* [THE PROBLEM] Reproduce every record below exactly as it appears.
::: DATA SECTION
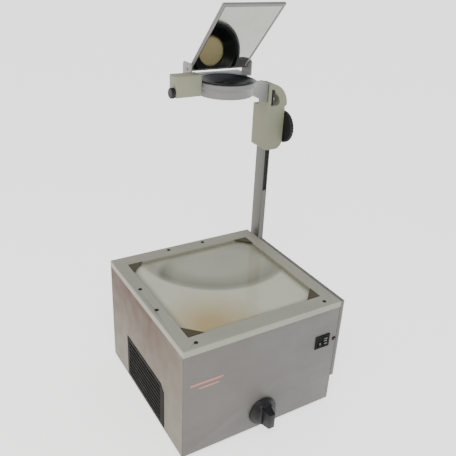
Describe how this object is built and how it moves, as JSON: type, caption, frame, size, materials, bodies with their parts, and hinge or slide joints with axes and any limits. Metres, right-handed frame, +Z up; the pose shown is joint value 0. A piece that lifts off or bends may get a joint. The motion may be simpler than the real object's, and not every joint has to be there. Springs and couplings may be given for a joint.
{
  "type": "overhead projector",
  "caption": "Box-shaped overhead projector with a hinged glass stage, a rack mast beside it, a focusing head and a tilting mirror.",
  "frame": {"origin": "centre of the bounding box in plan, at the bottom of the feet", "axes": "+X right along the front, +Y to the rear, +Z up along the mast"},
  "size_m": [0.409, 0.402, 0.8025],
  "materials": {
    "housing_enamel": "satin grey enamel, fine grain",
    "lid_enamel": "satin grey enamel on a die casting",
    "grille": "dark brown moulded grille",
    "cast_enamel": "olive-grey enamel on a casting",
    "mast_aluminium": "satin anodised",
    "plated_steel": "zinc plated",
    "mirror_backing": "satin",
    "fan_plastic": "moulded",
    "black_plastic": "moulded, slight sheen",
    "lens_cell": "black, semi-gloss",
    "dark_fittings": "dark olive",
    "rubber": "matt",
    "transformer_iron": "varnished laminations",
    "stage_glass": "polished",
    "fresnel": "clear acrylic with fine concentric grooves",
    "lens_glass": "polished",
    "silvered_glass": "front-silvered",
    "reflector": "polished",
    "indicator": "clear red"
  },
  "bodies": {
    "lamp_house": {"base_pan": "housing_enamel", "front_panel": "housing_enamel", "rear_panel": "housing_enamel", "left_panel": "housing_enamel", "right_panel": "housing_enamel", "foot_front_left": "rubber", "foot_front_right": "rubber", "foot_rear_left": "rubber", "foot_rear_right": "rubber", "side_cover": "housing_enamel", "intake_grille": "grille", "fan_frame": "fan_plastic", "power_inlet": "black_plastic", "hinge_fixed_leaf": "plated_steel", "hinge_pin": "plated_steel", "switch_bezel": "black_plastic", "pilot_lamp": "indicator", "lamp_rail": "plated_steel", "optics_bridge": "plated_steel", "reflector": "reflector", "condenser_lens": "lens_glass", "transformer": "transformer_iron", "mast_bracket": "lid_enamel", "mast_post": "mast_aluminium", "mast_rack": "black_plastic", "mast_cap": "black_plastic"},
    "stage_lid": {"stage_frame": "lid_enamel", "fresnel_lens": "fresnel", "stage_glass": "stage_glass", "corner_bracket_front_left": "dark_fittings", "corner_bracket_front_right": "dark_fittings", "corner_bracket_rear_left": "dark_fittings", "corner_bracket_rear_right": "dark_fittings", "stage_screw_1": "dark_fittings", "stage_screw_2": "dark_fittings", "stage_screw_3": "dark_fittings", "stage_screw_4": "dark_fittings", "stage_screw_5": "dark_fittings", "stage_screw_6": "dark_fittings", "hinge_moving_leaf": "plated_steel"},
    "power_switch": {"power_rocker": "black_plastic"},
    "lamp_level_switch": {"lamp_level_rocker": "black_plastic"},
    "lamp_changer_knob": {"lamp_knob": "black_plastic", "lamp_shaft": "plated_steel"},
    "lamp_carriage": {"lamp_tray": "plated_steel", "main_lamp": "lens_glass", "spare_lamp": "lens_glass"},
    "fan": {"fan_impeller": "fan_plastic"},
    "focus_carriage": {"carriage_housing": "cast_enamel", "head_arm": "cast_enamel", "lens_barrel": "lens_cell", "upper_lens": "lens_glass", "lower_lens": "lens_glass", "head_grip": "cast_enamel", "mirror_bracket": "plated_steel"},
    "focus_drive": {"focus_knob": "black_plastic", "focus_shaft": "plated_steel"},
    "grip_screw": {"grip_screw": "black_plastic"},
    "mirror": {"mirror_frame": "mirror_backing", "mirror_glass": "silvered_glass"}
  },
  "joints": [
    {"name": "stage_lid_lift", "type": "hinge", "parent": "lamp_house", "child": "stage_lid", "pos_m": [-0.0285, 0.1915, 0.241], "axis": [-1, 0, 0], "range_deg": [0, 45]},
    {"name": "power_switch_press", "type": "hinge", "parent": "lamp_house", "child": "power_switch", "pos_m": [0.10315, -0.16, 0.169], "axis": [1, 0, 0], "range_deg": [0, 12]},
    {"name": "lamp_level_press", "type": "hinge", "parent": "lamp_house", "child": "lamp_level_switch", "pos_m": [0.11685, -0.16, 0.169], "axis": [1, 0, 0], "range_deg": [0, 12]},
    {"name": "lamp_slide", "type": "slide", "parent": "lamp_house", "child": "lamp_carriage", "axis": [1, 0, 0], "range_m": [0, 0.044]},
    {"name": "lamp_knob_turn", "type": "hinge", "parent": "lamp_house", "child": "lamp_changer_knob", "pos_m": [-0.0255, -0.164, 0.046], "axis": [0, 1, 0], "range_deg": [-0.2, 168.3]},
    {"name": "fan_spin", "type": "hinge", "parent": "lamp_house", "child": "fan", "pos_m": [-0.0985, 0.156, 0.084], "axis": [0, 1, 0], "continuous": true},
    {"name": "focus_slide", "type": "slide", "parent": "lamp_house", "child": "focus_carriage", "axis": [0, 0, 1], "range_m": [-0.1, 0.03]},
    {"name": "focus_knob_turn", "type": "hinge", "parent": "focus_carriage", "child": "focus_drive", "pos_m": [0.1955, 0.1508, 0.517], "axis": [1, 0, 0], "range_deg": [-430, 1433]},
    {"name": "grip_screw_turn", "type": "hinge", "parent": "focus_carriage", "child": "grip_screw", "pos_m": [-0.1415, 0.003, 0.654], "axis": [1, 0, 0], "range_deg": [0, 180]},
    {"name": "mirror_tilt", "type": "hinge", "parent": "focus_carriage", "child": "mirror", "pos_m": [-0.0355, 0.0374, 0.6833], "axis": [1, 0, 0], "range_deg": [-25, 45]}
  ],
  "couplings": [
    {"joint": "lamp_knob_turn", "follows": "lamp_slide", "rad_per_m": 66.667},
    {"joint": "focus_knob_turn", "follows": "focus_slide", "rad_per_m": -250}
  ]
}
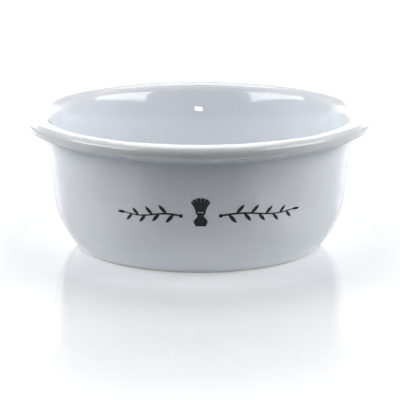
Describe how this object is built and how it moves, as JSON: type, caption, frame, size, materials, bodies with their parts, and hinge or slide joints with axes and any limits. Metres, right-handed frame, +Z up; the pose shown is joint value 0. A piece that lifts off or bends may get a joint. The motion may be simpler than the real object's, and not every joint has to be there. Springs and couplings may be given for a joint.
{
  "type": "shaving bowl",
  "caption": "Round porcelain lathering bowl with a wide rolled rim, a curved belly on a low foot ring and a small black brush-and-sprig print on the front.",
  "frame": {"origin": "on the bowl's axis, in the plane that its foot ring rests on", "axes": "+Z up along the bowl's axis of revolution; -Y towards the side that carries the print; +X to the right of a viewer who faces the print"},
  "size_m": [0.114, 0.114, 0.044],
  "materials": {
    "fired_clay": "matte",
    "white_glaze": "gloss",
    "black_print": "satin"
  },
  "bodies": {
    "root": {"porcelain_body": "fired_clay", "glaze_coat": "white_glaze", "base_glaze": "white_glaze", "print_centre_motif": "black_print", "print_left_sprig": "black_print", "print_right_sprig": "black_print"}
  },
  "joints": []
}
::::::
* [REPLY TO THE TASK]
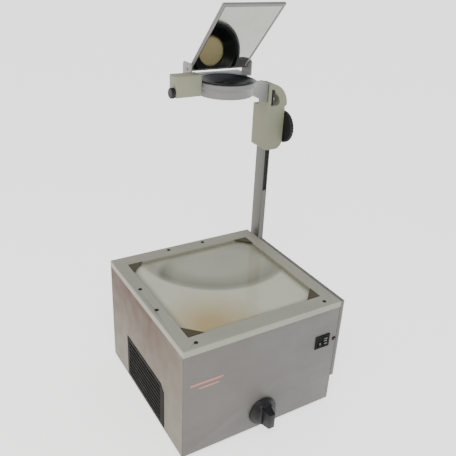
Describe how this object is built and how it moves, as JSON: type, caption, frame, size, materials, bodies with their parts, and hinge or slide joints with axes and any limits. Metres, right-handed frame, +Z up; the pose shown is joint value 0. A piece that lifts off or bends may get a joint. The motion may be simpler than the real object's, and not every joint has to be there. Springs and couplings may be given for a joint.
{
  "type": "overhead projector",
  "caption": "Box-shaped overhead projector with a hinged glass stage, a rack mast beside it, a focusing head and a tilting mirror.",
  "frame": {"origin": "centre of the bounding box in plan, at the bottom of the feet", "axes": "+X right along the front, +Y to the rear, +Z up along the mast"},
  "size_m": [0.409, 0.402, 0.8025],
  "materials": {
    "housing_enamel": "satin grey enamel, fine grain",
    "lid_enamel": "satin grey enamel on a die casting",
    "grille": "dark brown moulded grille",
    "cast_enamel": "olive-grey enamel on a casting",
    "mast_aluminium": "satin anodised",
    "plated_steel": "zinc plated",
    "mirror_backing": "satin",
    "fan_plastic": "moulded",
    "black_plastic": "moulded, slight sheen",
    "lens_cell": "black, semi-gloss",
    "dark_fittings": "dark olive",
    "rubber": "matt",
    "transformer_iron": "varnished laminations",
    "stage_glass": "polished",
    "fresnel": "clear acrylic with fine concentric grooves",
    "lens_glass": "polished",
    "silvered_glass": "front-silvered",
    "reflector": "polished",
    "indicator": "clear red"
  },
  "bodies": {
    "lamp_house": {"base_pan": "housing_enamel", "front_panel": "housing_enamel", "rear_panel": "housing_enamel", "left_panel": "housing_enamel", "right_panel": "housing_enamel", "foot_front_left": "rubber", "foot_front_right": "rubber", "foot_rear_left": "rubber", "foot_rear_right": "rubber", "side_cover": "housing_enamel", "intake_grille": "grille", "fan_frame": "fan_plastic", "power_inlet": "black_plastic", "hinge_fixed_leaf": "plated_steel", "hinge_pin": "plated_steel", "switch_bezel": "black_plastic", "pilot_lamp": "indicator", "lamp_rail": "plated_steel", "optics_bridge": "plated_steel", "reflector": "reflector", "condenser_lens": "lens_glass", "transformer": "transformer_iron", "mast_bracket": "lid_enamel", "mast_post": "mast_aluminium", "mast_rack": "black_plastic", "mast_cap": "black_plastic"},
    "stage_lid": {"stage_frame": "lid_enamel", "fresnel_lens": "fresnel", "stage_glass": "stage_glass", "corner_bracket_front_left": "dark_fittings", "corner_bracket_front_right": "dark_fittings", "corner_bracket_rear_left": "dark_fittings", "corner_bracket_rear_right": "dark_fittings", "stage_screw_1": "dark_fittings", "stage_screw_2": "dark_fittings", "stage_screw_3": "dark_fittings", "stage_screw_4": "dark_fittings", "stage_screw_5": "dark_fittings", "stage_screw_6": "dark_fittings", "hinge_moving_leaf": "plated_steel"},
    "power_switch": {"power_rocker": "black_plastic"},
    "lamp_level_switch": {"lamp_level_rocker": "black_plastic"},
    "lamp_changer_knob": {"lamp_knob": "black_plastic", "lamp_shaft": "plated_steel"},
    "lamp_carriage": {"lamp_tray": "plated_steel", "main_lamp": "lens_glass", "spare_lamp": "lens_glass"},
    "fan": {"fan_impeller": "fan_plastic"},
    "focus_carriage": {"carriage_housing": "cast_enamel", "head_arm": "cast_enamel", "lens_barrel": "lens_cell", "upper_lens": "lens_glass", "lower_lens": "lens_glass", "head_grip": "cast_enamel", "mirror_bracket": "plated_steel"},
    "focus_drive": {"focus_knob": "black_plastic", "focus_shaft": "plated_steel"},
    "grip_screw": {"grip_screw": "black_plastic"},
    "mirror": {"mirror_frame": "mirror_backing", "mirror_glass": "silvered_glass"}
  },
  "joints": [
    {"name": "stage_lid_lift", "type": "hinge", "parent": "lamp_house", "child": "stage_lid", "pos_m": [-0.0285, 0.1915, 0.241], "axis": [-1, 0, 0], "range_deg": [0, 45]},
    {"name": "power_switch_press", "type": "hinge", "parent": "lamp_house", "child": "power_switch", "pos_m": [0.10315, -0.16, 0.169], "axis": [1, 0, 0], "range_deg": [0, 12]},
    {"name": "lamp_level_press", "type": "hinge", "parent": "lamp_house", "child": "lamp_level_switch", "pos_m": [0.11685, -0.16, 0.169], "axis": [1, 0, 0], "range_deg": [0, 12]},
    {"name": "lamp_slide", "type": "slide", "parent": "lamp_house", "child": "lamp_carriage", "axis": [1, 0, 0], "range_m": [0, 0.044]},
    {"name": "lamp_knob_turn", "type": "hinge", "parent": "lamp_house", "child": "lamp_changer_knob", "pos_m": [-0.0255, -0.164, 0.046], "axis": [0, 1, 0], "range_deg": [-0.2, 168.3]},
    {"name": "fan_spin", "type": "hinge", "parent": "lamp_house", "child": "fan", "pos_m": [-0.0985, 0.156, 0.084], "axis": [0, 1, 0], "continuous": true},
    {"name": "focus_slide", "type": "slide", "parent": "lamp_house", "child": "focus_carriage", "axis": [0, 0, 1], "range_m": [-0.1, 0.03]},
    {"name": "focus_knob_turn", "type": "hinge", "parent": "focus_carriage", "child": "focus_drive", "pos_m": [0.1955, 0.1508, 0.517], "axis": [1, 0, 0], "range_deg": [-430, 1433]},
    {"name": "grip_screw_turn", "type": "hinge", "parent": "focus_carriage", "child": "grip_screw", "pos_m": [-0.1415, 0.003, 0.654], "axis": [1, 0, 0], "range_deg": [0, 180]},
    {"name": "mirror_tilt", "type": "hinge", "parent": "focus_carriage", "child": "mirror", "pos_m": [-0.0355, 0.0374, 0.6833], "axis": [1, 0, 0], "range_deg": [-25, 45]}
  ],
  "couplings": [
    {"joint": "lamp_knob_turn", "follows": "lamp_slide", "rad_per_m": 66.667},
    {"joint": "focus_knob_turn", "follows": "focus_slide", "rad_per_m": -250}
  ]
}
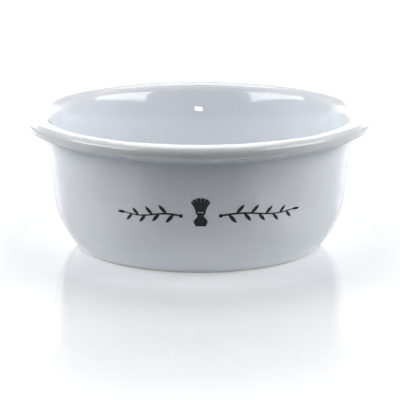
Describe how this object is built and how it moves, as JSON: type, caption, frame, size, materials, bodies with their parts, and hinge or slide joints with axes and any limits. Metres, right-handed frame, +Z up; the pose shown is joint value 0. A piece that lifts off or bends may get a joint. The motion may be simpler than the real object's, and not every joint has to be there. Springs and couplings may be given for a joint.
{
  "type": "shaving bowl",
  "caption": "Round porcelain lathering bowl with a wide rolled rim, a curved belly on a low foot ring and a small black brush-and-sprig print on the front.",
  "frame": {"origin": "on the bowl's axis, in the plane that its foot ring rests on", "axes": "+Z up along the bowl's axis of revolution; -Y towards the side that carries the print; +X to the right of a viewer who faces the print"},
  "size_m": [0.114, 0.114, 0.044],
  "materials": {
    "fired_clay": "matte",
    "white_glaze": "gloss",
    "black_print": "satin"
  },
  "bodies": {
    "root": {"porcelain_body": "fired_clay", "glaze_coat": "white_glaze", "base_glaze": "white_glaze", "print_centre_motif": "black_print", "print_left_sprig": "black_print", "print_right_sprig": "black_print"}
  },
  "joints": []
}